Désobéir, ce n’est pas céder à cet aveuglement ; c’est aussi ne pas se soumettre totalement au consentement social : celui par lequel les sociétés, à partir du 18ème siècle et des théories du contrat social, ont inventées la possibilité de se consolider. Comme Hobbes, Locke et Rousseau l’ont analysé, s’il y a contrat, c’est que nous voulons faire politique ensemble. La société est pensée comme le résultat d’une décision commune et libre. “Nous sommes tombés d’accord pour faire société et obéir aux lois“.

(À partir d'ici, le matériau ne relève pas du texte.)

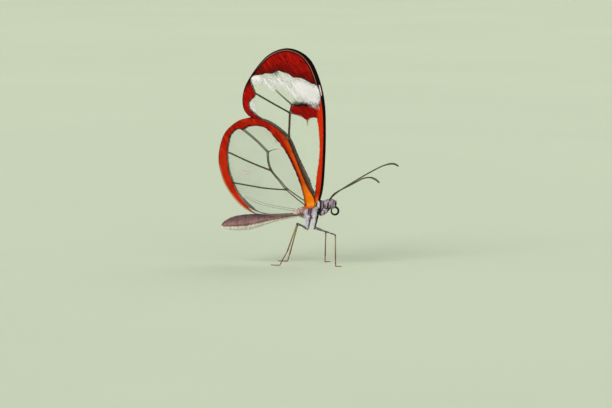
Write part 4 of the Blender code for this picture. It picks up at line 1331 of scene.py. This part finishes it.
def legMaterial():
    material, tree, shader = newMaterial("leg")
    spot, segment, share = spotOf(tree), value(tree, "segment"), value(tree, "share")
    paint = {name: rgb(*colour) for name, colour in legColours.items()}
    streak = noise(tree, stretch(tree, spot, size=(1.25, 0.25, 0.5)), 2.0, 3.0)
    # painted highlight: pale streaks over the dark femur
    femur = tint(tree, fade(tree, streak, 0.44, 0.66), paint["femur"], paint["femurHighlight"])
    shin = tint(tree, fade(tree, share, 0.1, 0.9), paint["tibia"], paint["tibiaEnd"])
    shin = tint(tree, fade(tree, share, 0.10, 0.02), shin, paint["knee"])
    foot = tint(tree, fade(tree, streak, 0.4, 0.6), paint["foot"], paint["footPale"])
    colour = tint(tree, fade(tree, segment, 1.2, 1.8), femur, shin)
    colour = tint(tree, fade(tree, segment, 2.2, 2.8), colour, foot)
    colour = tint(tree, fade(tree, segment, 3.4, 3.6), colour, paint["claw"])
    scales = useGroup(tree, scaleRows, {"Place": spot, "Size": 0.07, "Depth": 0.6})["Height"]
    fill(tree, shader, {"Base Color": shade(tree, colour, mottled(tree, spot, 2.2, 0.7, 1.2)),
                        "Normal": bumpFrom(tree, scales, 0.000015, 0.7), "Roughness": 0.5})
    return material


# Hairs on the wings: the brushed white band, dark hairs beside it, the roots and the fringe
# hue: 0 dark brown, 0.25 orange, 0.5 fringe, 0.75 pink, 1 white

wingHairs = {
    "band": {"count": 2300, "length": 0.75, "width": 0.016, "rise": 0.03, "turn": -51.0, "wander": 7,
             "seed": 21, "hue": 1.0, "low": (-10.3, 27.6), "high": (3.3, 34.6), "steeper": 22},
    "dark": {"count": 150, "length": 0.55, "width": 0.015, "rise": 0.03, "turn": 129.0, "wander": 7,
             "seed": 23, "hue": 0.0, "low": (-2.8, 28.4), "high": (2.9, 29.6)},
    "tuft": {"count": 14, "length": 0.95, "width": 0.022, "rise": 0.03, "turn": -51.0, "wander": 7,
             "seed": 24, "hue": 0.0, "low": (-6.9, 34.2), "high": (-5.2, 35.2)},
    "root": {"count": 240, "length": 0.50, "width": 0.020, "rise": 0.05, "turn": 160.0, "wander": 16,
             "seed": 25, "hue": 0.25, "hues": [0.0, 0.25, 0.4, 0.75, 1.0, 1.0],
             "low": (-1.9, 9.2), "high": (0.5, 10.9),
             "line": [(-1.7, 9.5), (0.2, 10.2)], "reach": (0.15, 0.5)},
    "skirt": {"count": 150, "length": 0.40, "width": 0.026, "rise": 0.05, "turn": 238.0, "wander": 16,
              "seed": 26, "hue": 0.25, "low": (-0.2, 10.2), "high": (1.9, 11.2),
              "line": [(0.0, 10.5), (1.6, 10.8)], "reach": (0.1, 0.35)},
    # it ends a few points of the rim before the root
    "fringe": {"count": 1100, "length": 0.16, "width": 0.015, "rise": 0.0, "seed": 29, "hue": 0.5,
               "inset": 0.20, "short": 8},
}
hairColours = [(0.0, (38, 14, 14)), (0.25, (236, 122, 40)), (0.5, (38, 14, 14)), (0.75, (234, 170, 172)),
               (1.0, (252, 248, 250))]
lowFringeColour = (204, 160, 122)


def inPlan(spots, out, sign):
    return np.stack([spots[:, 0], sign * out, spots[:, 1]], 1)


def hairsAt(spots, turns, hair, sign, face, rng, kind):
    half = wingPlace["membrane"] + 0.01
    roots = inPlan(spots, wingOut(spots, kind) + face * half, sign)
    count = len(spots)
    hue = rng.choice(hair["hues"], count) if "hues" in hair else np.full(count, hair["hue"])
    normals = np.tile([0.0, sign * face, 0.0], (count, 1))
    lies = np.stack([np.cos(turns), np.zeros(count), np.sin(turns)], 1)
    # the inner face in one half of the map, the outer one in the other
    unwrap = np.stack([(spots[:, 0] + 16) / 20 * 0.5 + (0.5 if face > 0 else 0.0), (spots[:, 1] - 8) / 32], 1)
    return tuftForm(roots, normals, lies, hair["length"] * rng.uniform(0.6, 1.2, count),
                    hair["width"] * rng.uniform(0.7, 1.2, count), hair["rise"] * rng.uniform(0.5, 1.5, count),
                    unwrap, tone=rng.uniform(0, 1, count), hue=hue)


# how likely a hair of each sort is to grow at each spot
def hairChance(key, spots, wing):
    if key == "band":
        return paleAt(spots, wing)
    if key == "dark":
        near = 1 - soft(np.abs(spots[:, 1] - 28.9), 0.1, 0.5)
        return near * soft(spots[:, 0], -2.6, -2.0) * (1 - soft(spots[:, 0], 2.2, 2.8))
    if key == "tuft":
        return 1 - soft(np.linalg.norm((spots - [-6.0, 34.7]) * [0.8, 1.0], axis=1), 0.3, 0.8)
    hair = wingHairs[key]
    return 1 - soft(distanceToLine(spots, np.array(hair["line"])), *hair["reach"])


def lyingHairs(kind, wing, sign, keys, faces):
    rim = wingRim(wing)
    forms = []
    for face in faces:
        for key in keys:
            hair = wingHairs[key]
            rng = np.random.default_rng(hair["seed"] + face)
            tries = hair["count"] * 10
            low, high = hair["low"], hair["high"]
            spots = np.stack([rng.uniform(low[0], high[0], tries), rng.uniform(low[1], high[1], tries)], 1)
            turns = np.radians(hair["turn"] + rng.normal(0, hair["wander"], tries))
            # the band is brushed more steeply near the leading edge
            turns = turns - np.radians(hair.get("steeper", 0)) * soft(spots[:, 0], -1.5, 2.0)
            tips = spots + np.stack([np.cos(turns), np.sin(turns)], 1) * hair["length"] * 1.2
            keep = (rng.random(tries) < hairChance(key, spots, wing)) & (depthIn(spots, rim) > 0.12)
            keep &= (depthIn(tips, rim) > 0.12) | (key == "skirt")
            chosen = np.flatnonzero(keep)[:hair["count"]]
            forms.append(hairsAt(spots[chosen], turns[chosen], hair, sign, face, rng, kind))
    return forms


def fringeHairs(kind, wing, sign):
    hair = wingHairs["fringe"]
    rng = np.random.default_rng(hair["seed"])
    rim = wingRim(wing)
    first = (wing["leading"] - 1) * wingPlace["rimSteps"]
    index = rng.integers(first, len(rim) - hair["short"], hair["count"])
    ahead = unit(np.roll(rim, -1, 0) - np.roll(rim, 1, 0))
    share = rng.random(hair["count"])[:, None]
    spots = rim[index] * (1 - share) + rim[(index + 1) % len(rim)] * share
    outward = np.stack([-ahead[:, 1], ahead[:, 0]], 1)
    if depthIn(rim[:1] + outward[:1] * 0.1, rim)[0] > 0:
        outward = -outward
    outward = outward[index]
    spots = spots - outward * hair["inset"]
    turns = np.arctan2(outward[:, 1], outward[:, 0]) + rng.normal(0, 0.22, hair["count"])
    return [hairsAt(spots, turns, hair, sign, 0.0001, rng, kind)]


def hairMaterial():
    material, tree, shader = newMaterial("wingHair")
    tone = spread(tree, value(tree, "tone"), toLow=0.8, toHigh=1.08)
    hue = value(tree, "hue")
    colour = ramp(tree, hue, hairColours)
    x = addNode(tree, "SeparateXYZ", {0: spotOf(tree)}).outputs[0]
    # the fringe is pale along the hindwing's rear
    low = product(tree, fade(tree, x, -9.0, -13.5), fade(tree, hue, 0.4, 0.48), fade(tree, hue, 0.6, 0.52))
    colour = tint(tree, low, colour, rgb(*lowFringeColour))
    fill(tree, shader, {"Base Color": shade(tree, colour, tone), "Roughness": 0.55})
    return material


# Putting it all together

sides = (("Left", "left", 1), ("Right", "right", -1))
addCamera()
addLamps()
addFloor()
print("stage ready")

hair = hairMaterial()
for kind, wing in (("forewing", forewing), ("hindwing", hindwing)):
    skin = wingMaterial(kind)
    for side, low, sign in sides:
        settle(wingMesh(kind, wing, sign), skin, kind, kind + "_" + low)
        forms = fringeHairs(kind, wing, sign) + lyingHairs(kind, wing, sign, ["root", "skirt"], (1,))
        if kind == "forewing":
            forms += lyingHairs(kind, wing, sign, ["band", "dark", "tuft"], (-1, 1))
        settle(joinForms(kind + side + "Hairs", forms), hair, kind)
print("wings ready")

skin, coat = bodyMaterial("bodySkin", False), bodyMaterial("bodyCoat", True)
settle(bodySkin(), skin, "thorax", "head", "thorax", "abdomen")
for name in coats:
    settle(bodyCoat(name), coat, coats[name]["slot"])
print("body ready")

glossy, shaft, scaled = eyeMaterial(), antennaMaterial(), legMaterial()
for side, low, sign in sides:
    settle(joinForms("eye" + side, [eyeForm(sign)]), glossy, "eye", "eye_" + low)
    settle(joinForms("antenna" + side, antennaForms(low)), shaft, "antenna", "antenna_" + low)
    rng = np.random.default_rng(31 if sign > 0 else 32)
    for name, limb in limbs.items():
        core, tufts = scaledLimb(limb, smoothRun(limb["run"], 8) * [1, sign, 1], rng)
        if "markingsFrom" in limb:
            for form in (core, tufts):
                form["spots"] = form.get("spots", form["points"]) - [limb["markingsFrom"], 0, 0]
        # the thorax's node is replaced already
        nodes = [] if limb["slot"] == "thorax" else [name + "_" + low]
        settle(joinForms(name + side, [core]), skin, limb["slot"], *nodes)
        settle(joinForms(name + side + "Coat", [tufts]), coat, limb["slot"])
settle(joinForms("tongue", [tongueForm()]), tongueMaterial(), "proboscis", "proboscis")
print("head ready")

for kind in ("midleg", "hindleg"):
    for side, low in (("Right", "right"), ("Left", "left")):
        name, node = kind + side, kind + "_" + low
        joints = walkingLegs[name]
        rng = np.random.default_rng(len(name) + int(abs(joints[2][1]) * 10))
        core, tufts = hipPieces(kind, joints[0], joints[1], rng)
        settle(joinForms(name, walkingLeg(joints, rng)), scaled, "leg", node)
        settle(joinForms(name + "Hip", [core]), skin, "leg", node)
        settle(joinForms(name + "HipCoat", [tufts]), coat, "leg")
print("legs ready")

Mais, rappelle Frédéric Gros, le contrat existe aussi “dans l’éclat de ces actes de désobéissance concertée, au nom d’une société plus juste et égale, au nom d’un monde fraternel“. La démocratie, désirée par les désobéissants, est une démocratie critique, guidée par une exigence de liberté, d’égalité et de solidarité effectives, plus que théoriques. C’est cette exigence qui fait désobéir.
auteur de La désobéissance civile en 1849
De Socrate à Montaigne, de la désobéissance civile de Thoreau (auteur largement redécouvert depuis dix ans) à la vigilance critique de Kant et des Lumières, des penseurs nous disent que, jusqu’à un certain point, désobéir est responsable. “Etre responsable, c’est d’abord cela : sentir peser un fardeau sur mes épaules“, écrit Gros. Sans devoir se sentir responsable de tout, au risque de brûler au cœur d’une “incandescence éthique“, l’auteur nous invite à puiser en soi la force de désobéir à l’autre, qui n’est que le miroir d’une obéissance à soi-même. C’est dans cette dialectique et cette exigence éthique qui n’a d’autre vérité que celle que chacun se donne à lui-même, que Frédéric Gros fait de la désobéissance un horizon politique à la fois éternel et extrêmement contemporain, en ce qu’il résonne dans les voix insurgées d’aujourd’hui. Quant aux usages collectifs de cette désobéissance, jusqu’aux dangers potentiels d’un embrasement ou des insurrections qui viennent, il appartient à nous tous d’y réfléchir ; la philosophie nous éclaire simplement sur ses vertus potentielles.
Frédéric Gros, Désobéir, Albin Michel, en librairie le 1er septembre.